The AFSPA was imposed on Naga Hills, then part of Assam, on 11 September 1958. Nagaland acquired statehood in 1963. After the December 4 incident, there has been immense public outrage and the Chief Ministers of Nagaland, Neiphiu Rio and Meghalaya, Conrad Sangma have called for the repeal of AFSPA. After the bloody incident, the NSCN-IM said that, ‘under the shadow’ of the AFSPA no peace talks were possible. It demanded withdrawal of the Act.

Apart from Nagaland, the AFSPA currently applies to three other north-eastern states, Assam, Manipur (except seven assembly constituencies of Imphal) and Arunachal Pradesh’s three districts of Tirap, Changlang and Longding and the area falling within the jurisdiction of four police stations—two in Namsai district and one each in Lower Dibang and Lohit districts of bordering state Assam—as ‘disturbed area. The home ministry renews the AFSPA Act in these regions, dubbed ‘disturbed areas’ every six months. Most of the times, the ministry does not present concrete reasons for the extension of the act. Under AFSPA, the armed forces have been given authority to open fire, enter and search without warrant, and arrest any person who has committed a cognisable offence, all while saving them from being prosecuted. This has caused several human rights violations. Rape, fake encounters, disappearance in custody and usage of human shields on top of Army vehicles are some serious violations that the Army has been blamed for carrying out.

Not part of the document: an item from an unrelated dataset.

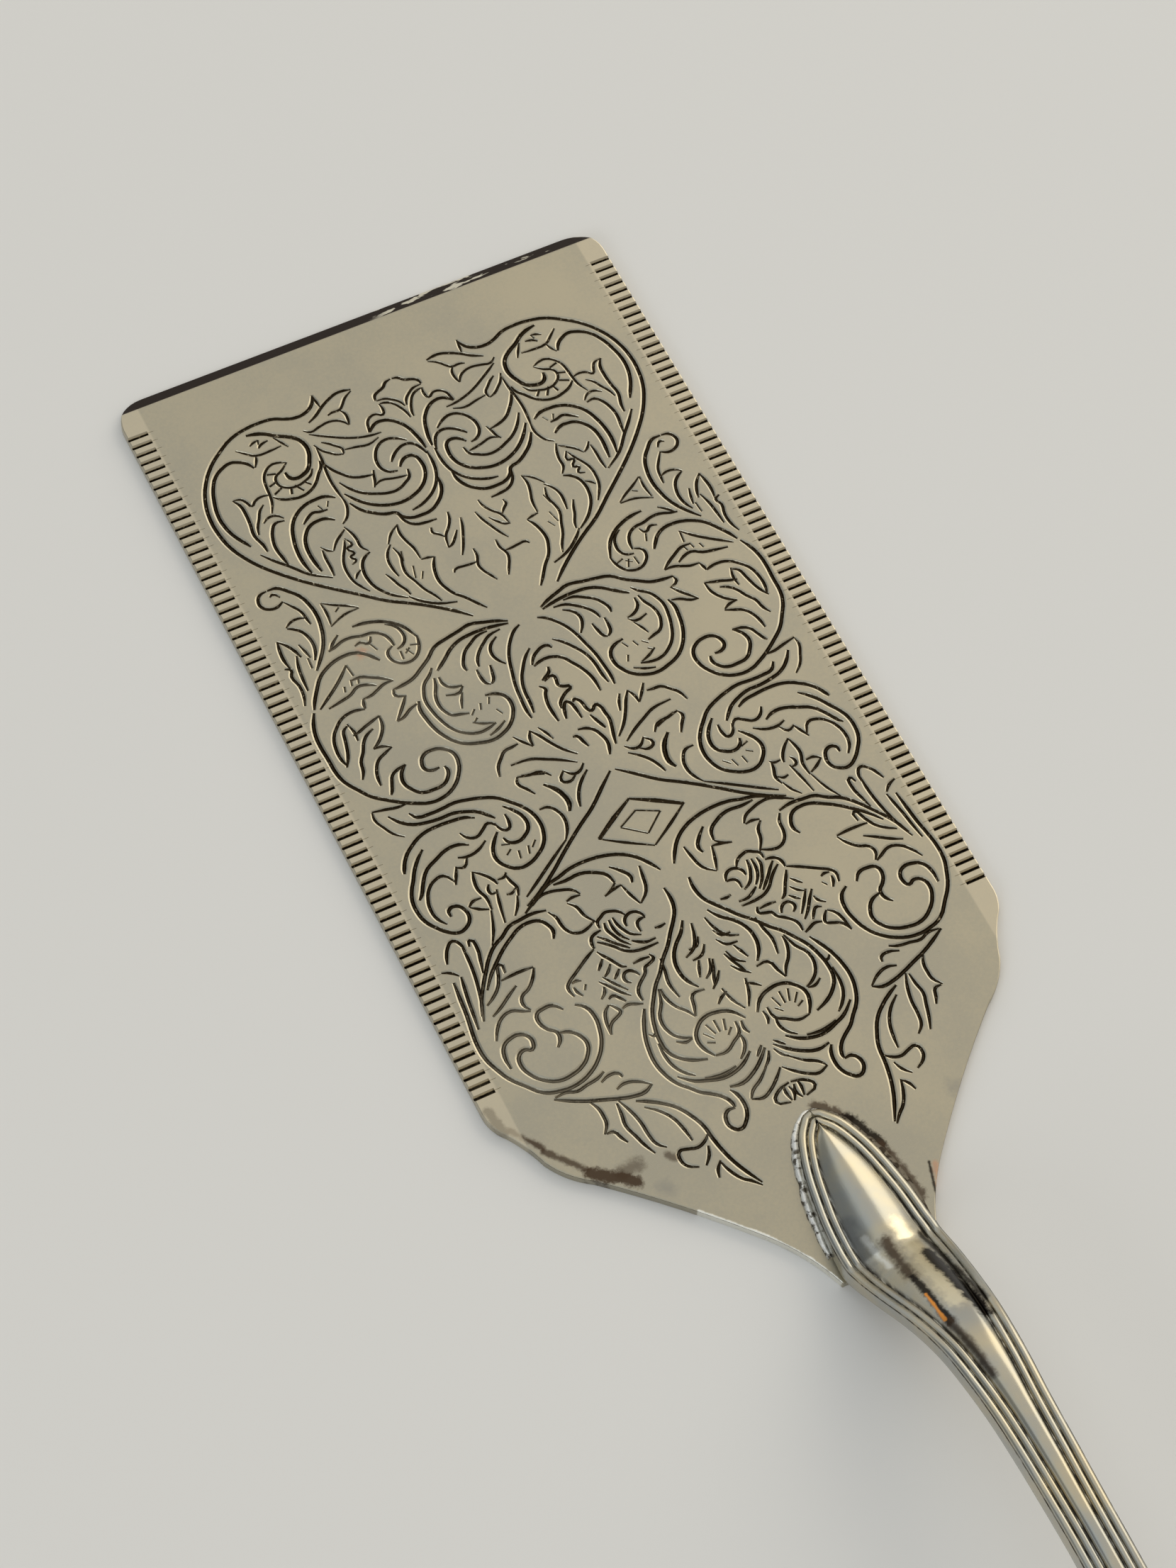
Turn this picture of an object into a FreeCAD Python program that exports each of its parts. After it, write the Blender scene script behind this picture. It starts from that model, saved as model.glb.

The AFSPA is generally repealed where the government feels that the insurgencies have come down. In case of the northeast, in Tripura and Meghalaya, the Act was withdrawn in 2015 and 2018, respectively. In Arunachal Pradesh, it came to be restricted. Recently, in October 2021, a notification that extended AFSPA in Arunachal Pradesh for another six months, lifted restrictions from Roing Police Station in Lower Dibang Valley district and Sunpura Police Station in Lohit district.

Apart from the North-eastern states, the AFSPA has been in force in Jammu and Kashmir too since 1990. Punjab had AFSPA imposed for 14 years but became the first state in India to see a complete repeal of the law.